Location
- 903 South Wayne Street Hamilton, Dekalb County, Indiana 46742 United States
- Coordinates: 41°31′24″N 84°55′05″W﻿ / ﻿41.523441°N 84.918071°W

Information
- Type: Public high school
- School district: Hamilton Community Schools
- Principal: Chris Gerbers
- Staff: 19.50 (FTE)
- Grades: 7-12
- Enrollment: 168 (2023-2024)
- Student to teacher ratio: 8.62
- Athletics conference: Northeast Corner Conference of Indiana
- Team name: Marines
- Website: Official Website

= Hamilton Community High School =

Hamilton Community High School is a public high school located in Hamilton, Indiana.

==Athletics==
Hamilton Community High School's athletic teams are the Marines and they compete in the Northeast Corner Conference of Indiana.
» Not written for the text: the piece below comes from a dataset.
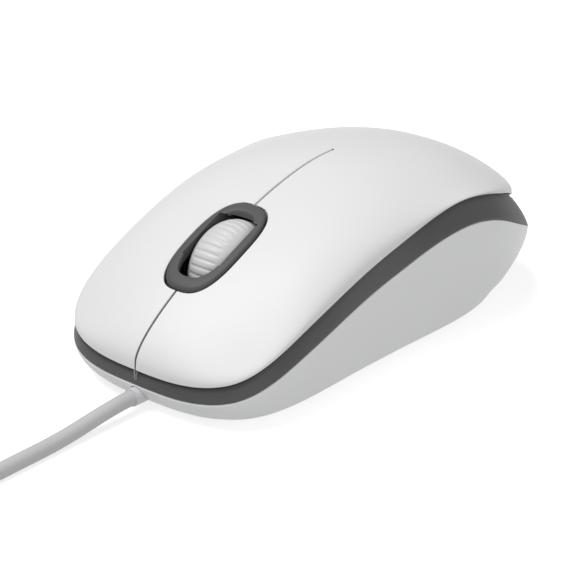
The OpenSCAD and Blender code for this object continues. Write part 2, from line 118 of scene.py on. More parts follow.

The school offers a limited range of athletics including:

- Baseball
- Basketball (boys and girls)
- Golf
- Soccer
- Track and field
- Volleyball

===Basketball===
The 2015–2016 boys basketball team went 4–18 overall and lost to Bethany Christian High School in the first round of the 2015–16 IHSAA Class 1A Boys Basketball State Tournament.